§ **TASK STATEMENT**
The first line to copy is the one with "743 of part.py. More parts follow."; the last is the one with "parts).location = centre". Copy each line in that range exactly, leaving out all others.

§ **TASK INPUTS**
• • • • • • •
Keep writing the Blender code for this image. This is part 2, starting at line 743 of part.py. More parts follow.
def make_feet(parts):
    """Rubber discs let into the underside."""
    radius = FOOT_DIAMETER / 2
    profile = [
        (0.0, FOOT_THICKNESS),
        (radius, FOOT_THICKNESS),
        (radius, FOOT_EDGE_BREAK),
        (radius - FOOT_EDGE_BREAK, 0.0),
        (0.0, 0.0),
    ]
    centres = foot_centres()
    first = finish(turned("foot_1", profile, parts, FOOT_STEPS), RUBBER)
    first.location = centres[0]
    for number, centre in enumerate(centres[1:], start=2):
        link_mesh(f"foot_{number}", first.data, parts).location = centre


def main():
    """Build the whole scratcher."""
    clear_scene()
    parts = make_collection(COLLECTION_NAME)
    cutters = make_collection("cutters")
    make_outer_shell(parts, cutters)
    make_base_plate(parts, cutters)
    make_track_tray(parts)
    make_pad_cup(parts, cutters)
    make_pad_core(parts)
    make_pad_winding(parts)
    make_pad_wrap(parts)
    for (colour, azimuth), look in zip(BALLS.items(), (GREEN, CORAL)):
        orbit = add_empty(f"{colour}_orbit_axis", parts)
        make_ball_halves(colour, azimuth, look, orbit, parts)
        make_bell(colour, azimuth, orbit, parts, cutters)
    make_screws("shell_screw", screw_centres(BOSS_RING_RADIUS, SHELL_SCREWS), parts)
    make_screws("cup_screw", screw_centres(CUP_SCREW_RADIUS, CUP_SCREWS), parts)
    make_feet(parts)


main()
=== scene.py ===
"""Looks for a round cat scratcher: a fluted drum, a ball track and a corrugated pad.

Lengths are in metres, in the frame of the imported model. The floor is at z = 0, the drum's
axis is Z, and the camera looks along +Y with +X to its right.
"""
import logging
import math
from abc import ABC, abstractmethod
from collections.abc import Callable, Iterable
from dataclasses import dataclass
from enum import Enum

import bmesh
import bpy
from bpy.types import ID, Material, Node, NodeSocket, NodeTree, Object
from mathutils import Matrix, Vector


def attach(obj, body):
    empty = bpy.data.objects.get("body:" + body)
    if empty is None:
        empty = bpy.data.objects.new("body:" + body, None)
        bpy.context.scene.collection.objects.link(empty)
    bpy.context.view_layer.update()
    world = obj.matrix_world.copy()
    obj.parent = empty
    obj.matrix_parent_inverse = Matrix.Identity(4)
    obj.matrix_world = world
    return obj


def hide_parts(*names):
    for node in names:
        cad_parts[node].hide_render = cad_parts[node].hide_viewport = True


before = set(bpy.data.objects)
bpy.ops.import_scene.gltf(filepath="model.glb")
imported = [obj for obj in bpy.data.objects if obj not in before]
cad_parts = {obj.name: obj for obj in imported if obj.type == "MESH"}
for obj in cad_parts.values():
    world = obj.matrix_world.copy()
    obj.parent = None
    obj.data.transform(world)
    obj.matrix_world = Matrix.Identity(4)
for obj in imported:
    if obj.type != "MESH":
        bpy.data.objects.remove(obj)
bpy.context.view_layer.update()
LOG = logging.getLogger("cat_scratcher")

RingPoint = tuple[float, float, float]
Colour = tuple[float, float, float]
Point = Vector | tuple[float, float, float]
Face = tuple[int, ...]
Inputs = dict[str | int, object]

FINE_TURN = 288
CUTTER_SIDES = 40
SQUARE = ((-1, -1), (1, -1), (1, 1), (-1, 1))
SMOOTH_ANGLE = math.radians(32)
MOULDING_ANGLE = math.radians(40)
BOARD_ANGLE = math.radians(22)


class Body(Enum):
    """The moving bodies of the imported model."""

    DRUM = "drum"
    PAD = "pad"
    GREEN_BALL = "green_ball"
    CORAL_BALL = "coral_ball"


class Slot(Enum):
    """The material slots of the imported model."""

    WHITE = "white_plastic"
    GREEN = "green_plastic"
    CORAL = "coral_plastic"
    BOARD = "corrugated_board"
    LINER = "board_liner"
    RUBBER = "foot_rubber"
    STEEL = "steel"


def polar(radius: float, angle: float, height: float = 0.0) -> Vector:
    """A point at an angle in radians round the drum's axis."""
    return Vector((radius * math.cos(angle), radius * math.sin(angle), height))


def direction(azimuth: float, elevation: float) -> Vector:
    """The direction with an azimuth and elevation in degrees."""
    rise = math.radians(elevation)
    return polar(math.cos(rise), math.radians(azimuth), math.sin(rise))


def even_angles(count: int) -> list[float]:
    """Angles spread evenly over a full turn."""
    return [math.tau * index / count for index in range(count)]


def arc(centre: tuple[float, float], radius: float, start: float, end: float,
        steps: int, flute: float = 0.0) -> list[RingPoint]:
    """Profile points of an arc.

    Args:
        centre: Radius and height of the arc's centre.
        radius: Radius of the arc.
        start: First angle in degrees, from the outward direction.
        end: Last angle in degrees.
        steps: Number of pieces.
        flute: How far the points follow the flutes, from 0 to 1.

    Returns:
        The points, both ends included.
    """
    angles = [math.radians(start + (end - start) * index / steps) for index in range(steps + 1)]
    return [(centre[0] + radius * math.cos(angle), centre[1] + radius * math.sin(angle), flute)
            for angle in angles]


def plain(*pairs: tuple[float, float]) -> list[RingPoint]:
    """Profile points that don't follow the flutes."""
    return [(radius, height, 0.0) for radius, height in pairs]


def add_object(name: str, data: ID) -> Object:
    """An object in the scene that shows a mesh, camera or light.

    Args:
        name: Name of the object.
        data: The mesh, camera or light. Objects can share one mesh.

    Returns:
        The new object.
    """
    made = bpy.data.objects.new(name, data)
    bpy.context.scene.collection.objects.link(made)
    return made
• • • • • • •
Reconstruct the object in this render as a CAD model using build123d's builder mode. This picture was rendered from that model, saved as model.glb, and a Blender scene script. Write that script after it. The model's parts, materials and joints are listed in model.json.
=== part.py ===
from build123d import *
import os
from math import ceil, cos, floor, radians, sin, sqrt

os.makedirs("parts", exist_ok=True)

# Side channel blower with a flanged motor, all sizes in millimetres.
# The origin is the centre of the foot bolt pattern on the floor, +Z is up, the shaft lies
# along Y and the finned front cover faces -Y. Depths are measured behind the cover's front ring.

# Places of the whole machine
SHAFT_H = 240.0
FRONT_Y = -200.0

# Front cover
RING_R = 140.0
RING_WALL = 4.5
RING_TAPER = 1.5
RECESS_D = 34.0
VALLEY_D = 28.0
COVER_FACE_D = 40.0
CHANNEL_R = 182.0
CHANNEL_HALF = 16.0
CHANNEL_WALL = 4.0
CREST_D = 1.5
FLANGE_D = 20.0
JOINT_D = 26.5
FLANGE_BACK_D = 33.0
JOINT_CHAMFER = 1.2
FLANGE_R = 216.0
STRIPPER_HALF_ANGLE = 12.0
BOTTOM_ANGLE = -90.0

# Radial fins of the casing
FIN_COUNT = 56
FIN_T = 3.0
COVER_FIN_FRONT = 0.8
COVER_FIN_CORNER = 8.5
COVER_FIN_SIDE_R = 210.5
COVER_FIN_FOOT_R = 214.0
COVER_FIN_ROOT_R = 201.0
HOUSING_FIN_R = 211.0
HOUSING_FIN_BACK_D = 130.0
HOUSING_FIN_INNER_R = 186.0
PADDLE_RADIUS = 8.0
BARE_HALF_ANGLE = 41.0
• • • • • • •
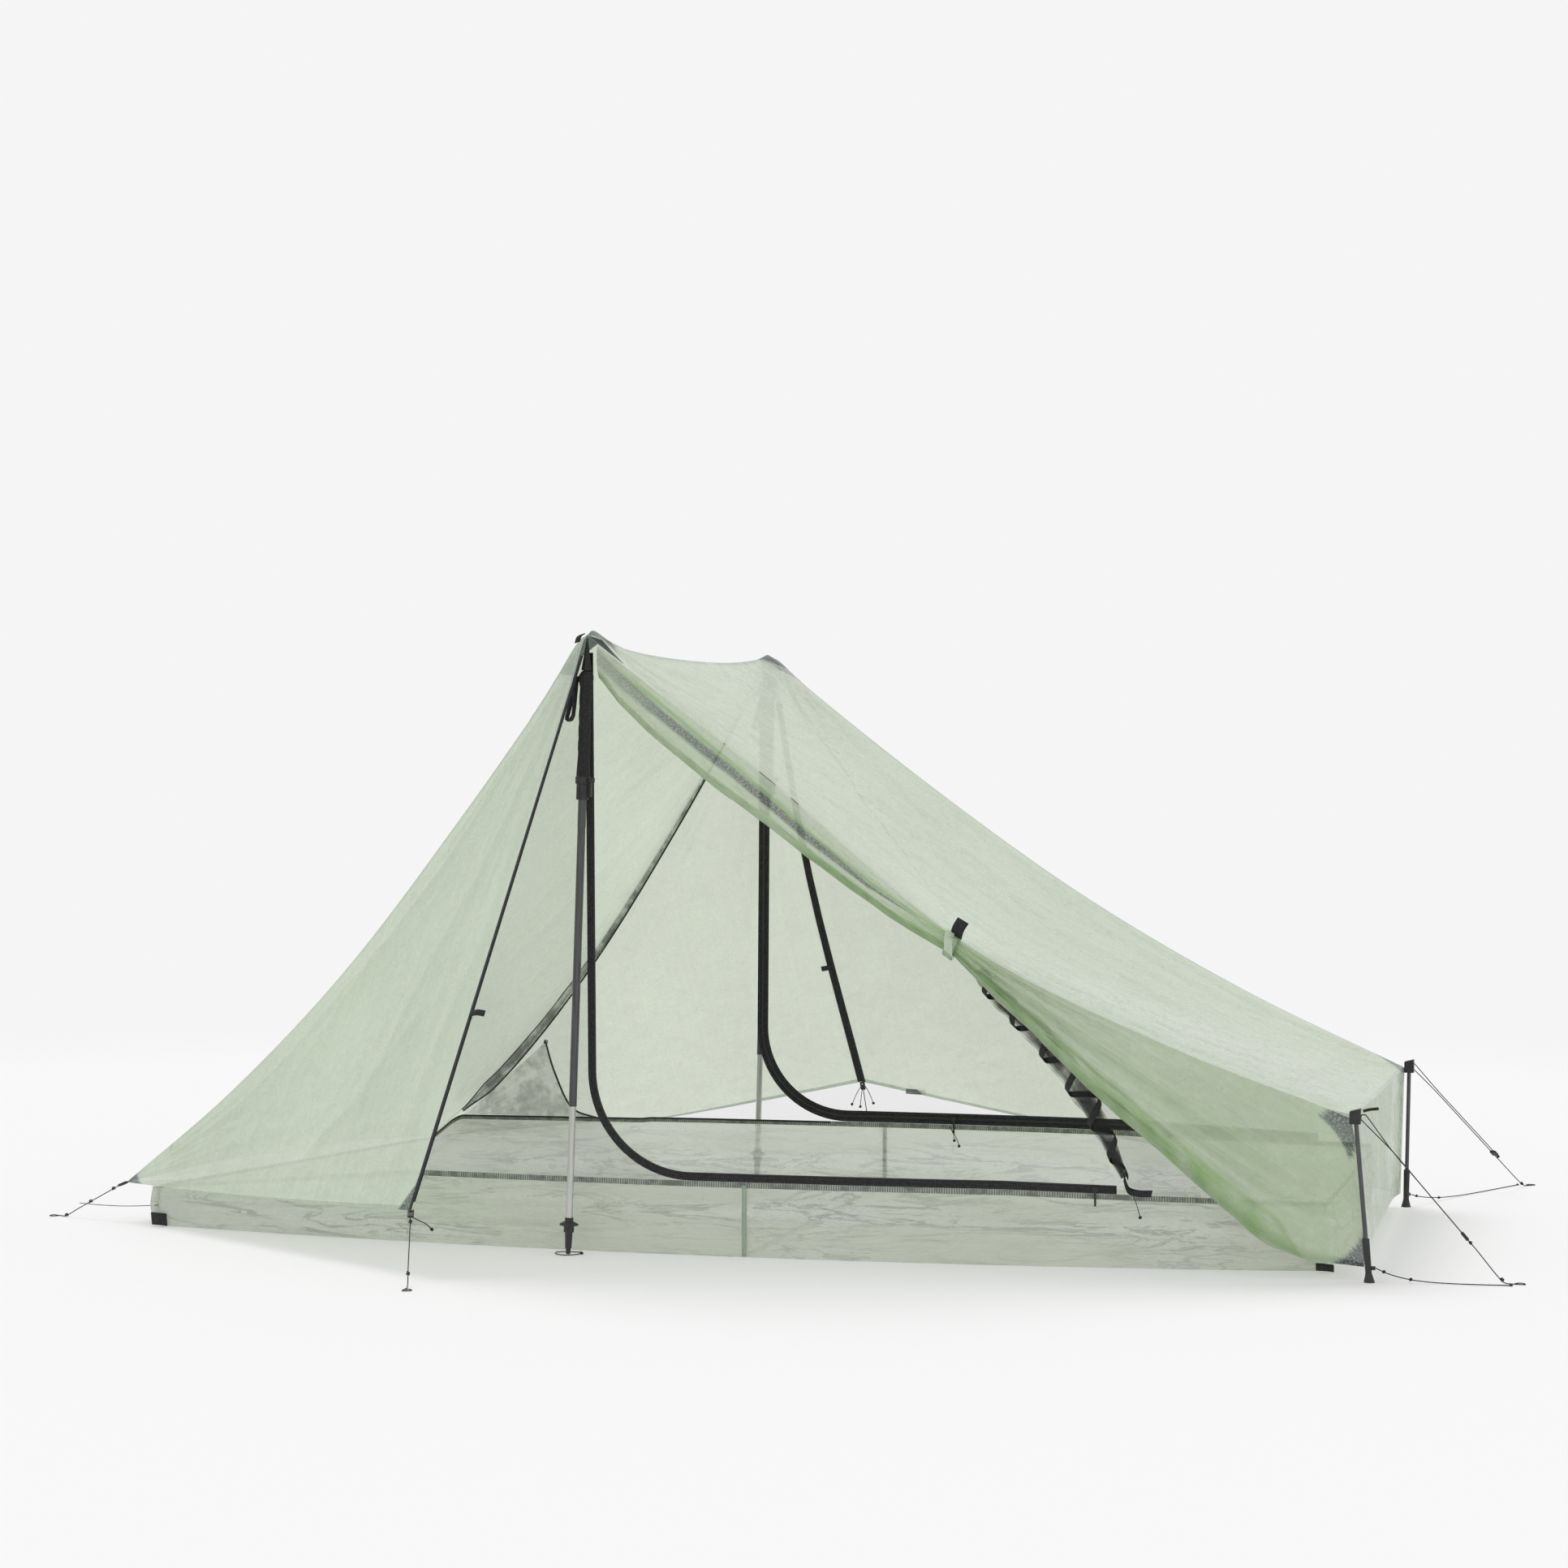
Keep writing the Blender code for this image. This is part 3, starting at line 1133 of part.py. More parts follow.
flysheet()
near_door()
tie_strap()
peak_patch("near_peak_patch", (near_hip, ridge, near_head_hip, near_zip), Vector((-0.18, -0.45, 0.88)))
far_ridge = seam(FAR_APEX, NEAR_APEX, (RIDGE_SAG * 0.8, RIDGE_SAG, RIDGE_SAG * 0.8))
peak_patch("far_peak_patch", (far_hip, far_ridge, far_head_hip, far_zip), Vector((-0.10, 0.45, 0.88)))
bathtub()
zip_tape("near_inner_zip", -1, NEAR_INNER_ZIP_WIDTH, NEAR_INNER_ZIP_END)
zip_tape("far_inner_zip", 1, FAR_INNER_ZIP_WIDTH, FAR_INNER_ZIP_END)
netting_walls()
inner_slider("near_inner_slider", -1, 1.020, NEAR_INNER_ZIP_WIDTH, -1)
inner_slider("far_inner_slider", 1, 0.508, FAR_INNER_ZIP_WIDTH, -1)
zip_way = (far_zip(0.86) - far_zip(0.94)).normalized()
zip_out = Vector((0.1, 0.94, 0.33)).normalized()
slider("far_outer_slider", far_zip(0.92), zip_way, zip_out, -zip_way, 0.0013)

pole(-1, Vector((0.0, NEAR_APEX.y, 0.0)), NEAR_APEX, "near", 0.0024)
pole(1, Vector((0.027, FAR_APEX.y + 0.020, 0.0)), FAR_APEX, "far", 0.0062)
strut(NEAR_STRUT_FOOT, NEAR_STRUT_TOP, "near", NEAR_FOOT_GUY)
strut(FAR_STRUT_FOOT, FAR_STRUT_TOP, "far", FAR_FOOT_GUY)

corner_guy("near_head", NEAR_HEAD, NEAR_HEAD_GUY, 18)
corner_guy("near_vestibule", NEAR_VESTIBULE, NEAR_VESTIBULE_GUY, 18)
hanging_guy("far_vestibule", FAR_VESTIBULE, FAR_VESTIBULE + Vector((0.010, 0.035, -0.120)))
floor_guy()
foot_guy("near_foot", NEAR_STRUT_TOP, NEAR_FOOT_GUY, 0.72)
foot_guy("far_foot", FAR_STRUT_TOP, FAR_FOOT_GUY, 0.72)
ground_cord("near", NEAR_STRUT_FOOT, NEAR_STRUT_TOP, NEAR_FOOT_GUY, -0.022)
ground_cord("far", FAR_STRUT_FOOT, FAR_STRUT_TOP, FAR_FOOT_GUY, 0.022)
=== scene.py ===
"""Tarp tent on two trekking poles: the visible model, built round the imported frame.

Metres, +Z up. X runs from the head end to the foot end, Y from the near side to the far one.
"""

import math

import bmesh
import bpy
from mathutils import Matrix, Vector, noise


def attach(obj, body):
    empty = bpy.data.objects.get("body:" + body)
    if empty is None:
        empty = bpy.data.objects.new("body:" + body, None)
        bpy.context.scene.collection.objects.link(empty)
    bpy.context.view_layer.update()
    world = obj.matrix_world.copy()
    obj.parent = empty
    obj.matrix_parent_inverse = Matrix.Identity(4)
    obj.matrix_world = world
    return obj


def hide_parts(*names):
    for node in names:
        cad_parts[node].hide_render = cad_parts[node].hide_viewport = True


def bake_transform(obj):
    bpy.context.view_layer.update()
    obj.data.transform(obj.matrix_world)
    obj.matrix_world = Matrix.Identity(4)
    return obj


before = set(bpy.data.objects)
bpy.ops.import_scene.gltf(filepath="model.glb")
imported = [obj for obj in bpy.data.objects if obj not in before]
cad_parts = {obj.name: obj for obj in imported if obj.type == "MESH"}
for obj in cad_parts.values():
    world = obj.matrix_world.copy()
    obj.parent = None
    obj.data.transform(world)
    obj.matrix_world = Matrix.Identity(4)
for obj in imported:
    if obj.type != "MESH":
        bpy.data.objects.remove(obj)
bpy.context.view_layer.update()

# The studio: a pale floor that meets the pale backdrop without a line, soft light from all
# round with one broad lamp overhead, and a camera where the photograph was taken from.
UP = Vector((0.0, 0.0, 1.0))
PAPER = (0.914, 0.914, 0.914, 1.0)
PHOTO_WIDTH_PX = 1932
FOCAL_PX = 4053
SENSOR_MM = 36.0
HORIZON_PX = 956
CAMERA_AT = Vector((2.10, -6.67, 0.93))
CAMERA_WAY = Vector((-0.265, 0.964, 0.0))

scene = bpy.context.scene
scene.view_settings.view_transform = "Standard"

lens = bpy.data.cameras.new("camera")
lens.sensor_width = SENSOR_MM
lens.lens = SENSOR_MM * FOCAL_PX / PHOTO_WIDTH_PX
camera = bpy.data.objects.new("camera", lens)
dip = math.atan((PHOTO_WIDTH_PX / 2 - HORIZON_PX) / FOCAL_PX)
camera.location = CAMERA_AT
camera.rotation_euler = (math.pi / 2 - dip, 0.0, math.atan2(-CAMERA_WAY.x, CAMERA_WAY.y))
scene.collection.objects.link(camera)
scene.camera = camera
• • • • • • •
§ **THE COMPLETED TASK**
Keep writing the Blender code for this image. This is part 2, starting at line 743 of part.py. More parts follow.
def make_feet(parts):
    """Rubber discs let into the underside."""
    radius = FOOT_DIAMETER / 2
    profile = [
        (0.0, FOOT_THICKNESS),
        (radius, FOOT_THICKNESS),
        (radius, FOOT_EDGE_BREAK),
        (radius - FOOT_EDGE_BREAK, 0.0),
        (0.0, 0.0),
    ]
    centres = foot_centres()
    first = finish(turned("foot_1", profile, parts, FOOT_STEPS), RUBBER)
    first.location = centres[0]
    for number, centre in enumerate(centres[1:], start=2):
        link_mesh(f"foot_{number}", first.data, parts).location = centre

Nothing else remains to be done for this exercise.